_What the task requires_. Quote the listing below word for word, stopping after the line that contains "STILL_END = 90 * MM".

_Data shown_.
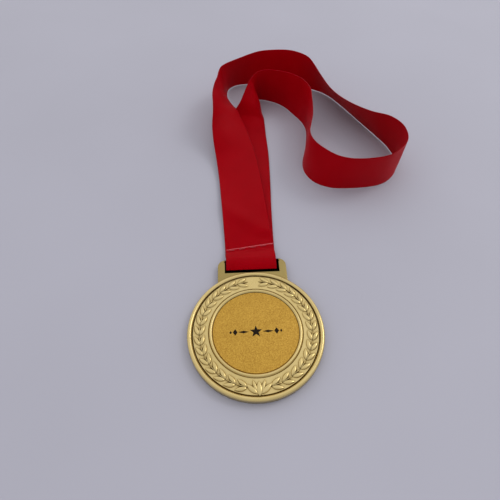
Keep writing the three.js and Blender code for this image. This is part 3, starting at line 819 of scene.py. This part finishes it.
# %% Creases and waves
TOP_STRAND = 7 * ROWS_PER_STATION  # the rows before the ribbon stands up
CREASE = ((-14.8 * MM, 78 * MM), (11.6 * MM, 58 * MM))  # the line that the packet fold left
CREASE_HIGH = 0.8 * MM
CREASE_WIDE = 5 * MM
LIFT_FROM = 54 * MM  # the lifts start at this y and are full after LIFT_OVER
LIFT_OVER = 7 * MM
MARGIN_HIGH = 0.5 * MM
MARGIN_WIDE = 0.18  # as a share of the width
MARGIN_Y = 95 * MM
MARGIN_LONG = 22 * MM
WAVE_HIGH = 0.16 * MM
WAVE_LONG = 37 * MM
STILL_START = 30 * MM  # the waves grow over this much of the hidden end and die over this much of the other
STILL_END = 90 * MM

x, y = grid[..., 0], grid[..., 1]
(x0, y0), (x1, y1) = CREASE
run = math.hypot(x1 - x0, y1 - y0)
away = ((x - x0) * (y1 - y0) - (y - y0) * (x1 - x0)) / run
on_top = (np.arange(len(grid)) < TOP_STRAND)[:, None] * soft_step((y - LIFT_FROM) / LIFT_OVER)
crease = CREASE_HIGH * np.exp(-(away / CREASE_WIDE) ** 2)
margin = MARGIN_HIGH * np.exp(-(share / MARGIN_WIDE) ** 2) * np.exp(-((y - MARGIN_Y) / MARGIN_LONG) ** 2)
free = soft_step(along / STILL_START) * soft_step((LENGTH - along) / STILL_END)
wave = WAVE_HIGH * np.sin(2 * math.pi * along / WAVE_LONG)[:, None] * np.sin(math.pi * share)
grid[..., 2] += on_top * (crease + margin)
normal = unit(np.cross(neighbours(grid, 1), neighbours(grid, 0)))
grid += normal * (wave * free[:, None])[:, :, None]

# %% [markdown]
# A flat band is made a closed strip: the surface is doubled half a thickness to each side and the edges
# are joined. The selvedges are a little fatter than the middle and thin out at the very edge.

# %% Make the strip
EDGE_FAT = (0.45, 1.0, 1.25, 1.0)  # the thickness at each edge column, as a share of the middle's
fat = np.interp(np.minimum(share, 1 - share), EDGE_COLUMNS, EDGE_FAT)
normal = unit(np.cross(neighbours(grid, 1), neighbours(grid, 0)))
push = normal * (fat * RIBBON_T / 2)[None, :, None]
layers = np.stack([grid + push, grid - push], axis=2)
count_along, count_across = layers.shape[:2]


def corner(i, j, side):
    return (i * count_across + j) * 2 + side


faces = []
for i in range(count_along - 1):
    for j in range(count_across - 1):
        faces.append([corner(i, j, 0), corner(i, j + 1, 0), corner(i + 1, j + 1, 0), corner(i + 1, j, 0)])
        faces.append([corner(i, j, 1), corner(i + 1, j, 1), corner(i + 1, j + 1, 1), corner(i, j + 1, 1)])
    far = count_across - 1
    faces.append([corner(i, 0, 0), corner(i + 1, 0, 0), corner(i + 1, 0, 1), corner(i, 0, 1)])
    faces.append([corner(i, far, 0), corner(i, far, 1), corner(i + 1, far, 1), corner(i + 1, far, 0)])
end = count_along - 1
for j in range(count_across - 1):
    faces.append([corner(0, j, 0), corner(0, j, 1), corner(0, j + 1, 1), corner(0, j + 1, 0)])
    faces.append([corner(end, j, 0), corner(end, j + 1, 0), corner(end, j + 1, 1), corner(end, j, 1)])

mesh = bpy.data.meshes.new("satin_ribbon")
mesh.from_pydata(layers.reshape(-1, 3).tolist(), [], faces)
ribbon = bpy.data.objects.new("satin_ribbon", mesh)
bpy.context.collection.objects.link(ribbon)
flat_u = np.repeat(np.broadcast_to(share * RIBBON_W, (count_along, count_across))[..., None], 2, axis=2)
flat_v = np.repeat(np.broadcast_to(along[:, None], (count_along, count_across))[..., None], 2, axis=2)
place = np.column_stack([flat_u.ravel(), flat_v.ravel()])
loops = np.empty(len(mesh.loops), dtype=np.int32)
mesh.loops.foreach_get("vertex_index", loops)
mesh.uv_layers.new(name="UVMap").data.foreach_set("uv", place[loops].ravel())
choose(ribbon)
bpy.ops.object.shade_smooth_by_angle(angle=math.radians(60))
mesh.materials.append(red_satin(RIBBON_W, LENGTH))
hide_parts("neck_ribbon")
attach(ribbon, "ribbon")
print("strip", len(mesh.polygons), "faces")

# %% [markdown]
# The seam is a running stitch through all three layers, just inside the fused end. One stitch is a
# capsule: a small ball with one half drawn away from the other. It is copied for every run on top and
# below and for each post through the layers.

# %% The stitches
THREAD_R = 0.17 * MM
STITCHES = 9
SEAM_LEFT = (-11.9 * MM, 46.7 * MM)
SEAM_RIGHT = (11.3 * MM, 50 * MM)
THREAD_LOW = 0.3 * MM
THREAD_HIGH = 2.68 * MM


def stitch(a, b):
    """A capsule between two points."""
    a, b = np.array(a), np.array(b)
    reach = float(np.linalg.norm(b - a))
    bpy.ops.object.select_all(action="DESELECT")
    bpy.ops.mesh.primitive_uv_sphere_add(segments=12, ring_count=8, radius=THREAD_R)
    made = start("stitch")
    pick(made, "verts", lambda v: v.co.z > LEAST_STEP)
    bpy.ops.transform.translate(value=(0, 0, reach))
    bpy.ops.object.mode_set(mode="OBJECT")
    made.rotation_mode = "QUATERNION"
    made.rotation_quaternion = Vector(b - a).to_track_quat("Z", "Y")
    made.location = a
    return made


def seam_point(i, height):
    part = i / (STITCHES - 1)
    x, y = (p + (q - p) * part for p, q in zip(SEAM_LEFT, SEAM_RIGHT))
    return (x, y, height)


stitches = [stitch(seam_point(i, THREAD_LOW), seam_point(i, THREAD_HIGH)) for i in range(STITCHES)]
for i in range(STITCHES - 1):
    height = THREAD_LOW if i % 2 else THREAD_HIGH
    stitches.append(stitch(seam_point(i, height), seam_point(i + 1, height)))
choose(*stitches)
bpy.ops.object.transform_apply(location=True, rotation=True, scale=True)
bpy.ops.object.join()
seam = bpy.context.object
seam.name = seam.data.name = "seam_thread"
bpy.ops.object.shade_smooth()
seam.data.materials.append(THREAD)
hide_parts("seam_stitching")
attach(seam, "ribbon")
print("seam", len(stitches), "stitches and posts")

# %% [markdown]
# The table is a plain pale sheet, a shade cooler than white. It is a stage and not part of the object.
# The light is mostly a bright sky, dimmer in front than behind, with one small window above, to the right
# and behind. The sky makes the soft shadows at the ribbon's foot, the window the glints on the metal.

# %% Table and light
TABLE_WIDE = 40  # metres, so that its edge is never near
TABLE_DROP = 0.02 * MM  # it lies this far below the medal's back
SKY_FRONT = 0.74
SKY_BACK = 1.12
SKY_SPREAD = 0.7  # how far forward and back the sky goes on changing


def table_top():
    made, tree = new_material("matt_grey_laminate_table")
    place = add(tree, "TexCoord", {}).outputs["Object"]
    clouds = add(tree, "TexNoise", {"Vector": place, "Scale": 1 / (120 * MM), "Detail": 2.0})
    tone = mixed(tree, clouds.outputs["Fac"], colour("AFAEB8"), colour("B7B6C1"))
    finish_material(tree, {"Base Color": tone, "Roughness": 0.6, "Specular IOR Level": 0.3})
    return made


bpy.ops.object.select_all(action="DESELECT")
bpy.ops.mesh.primitive_plane_add(size=TABLE_WIDE, location=(0, 0, -TABLE_DROP))
floor = bpy.context.object
floor.name = "table_top"
floor.data.materials.append(table_top())


def soft_light(name, at, aim, size, watts):
    """A square area light that looks at a point."""
    bpy.ops.object.light_add(type="AREA", location=at)
    made = bpy.context.object
    made.name = name
    made.data.size = size
    made.data.energy = watts
    made.rotation_mode = "QUATERNION"
    made.rotation_quaternion = (Vector(at) - Vector(aim)).to_track_quat("Z", "Y")


soft_light("window", at=(0.8, 0.42, 0.95), aim=(0.03, 0.08, 0), size=0.4, watts=2.3)
world = bpy.data.worlds.new("pale_room")
bpy.context.scene.world = world
world.use_nodes = True
world.node_tree.nodes.clear()
way = add(world.node_tree, "TexCoord", {}).outputs["Generated"]
toward = add(world.node_tree, "SeparateXYZ", {0: way}).outputs[1]
bright = add(world.node_tree, "MapRange", {
    0: toward, 1: -SKY_SPREAD, 2: SKY_SPREAD, 3: SKY_FRONT, 4: SKY_BACK})
sky = add(world.node_tree, "Background", {"Color": colour("F2F2F6"), "Strength": bright.outputs[0]})
add(world.node_tree, "OutputWorld", {"Surface": sky.outputs[0]})
print("lights and sky set")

_Task response_.
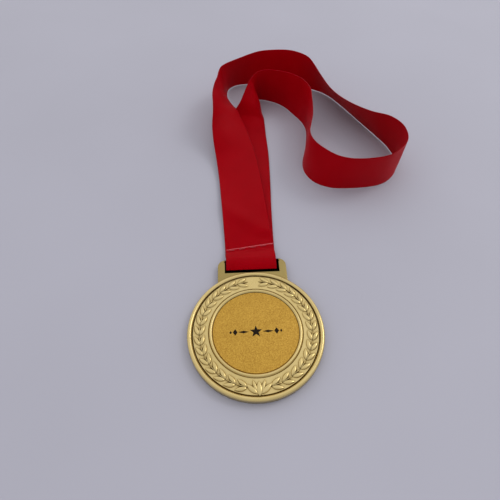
Keep writing the three.js and Blender code for this image. This is part 3, starting at line 819 of scene.py. This part finishes it.
# %% Creases and waves
TOP_STRAND = 7 * ROWS_PER_STATION  # the rows before the ribbon stands up
CREASE = ((-14.8 * MM, 78 * MM), (11.6 * MM, 58 * MM))  # the line that the packet fold left
CREASE_HIGH = 0.8 * MM
CREASE_WIDE = 5 * MM
LIFT_FROM = 54 * MM  # the lifts start at this y and are full after LIFT_OVER
LIFT_OVER = 7 * MM
MARGIN_HIGH = 0.5 * MM
MARGIN_WIDE = 0.18  # as a share of the width
MARGIN_Y = 95 * MM
MARGIN_LONG = 22 * MM
WAVE_HIGH = 0.16 * MM
WAVE_LONG = 37 * MM
STILL_START = 30 * MM  # the waves grow over this much of the hidden end and die over this much of the other
STILL_END = 90 * MM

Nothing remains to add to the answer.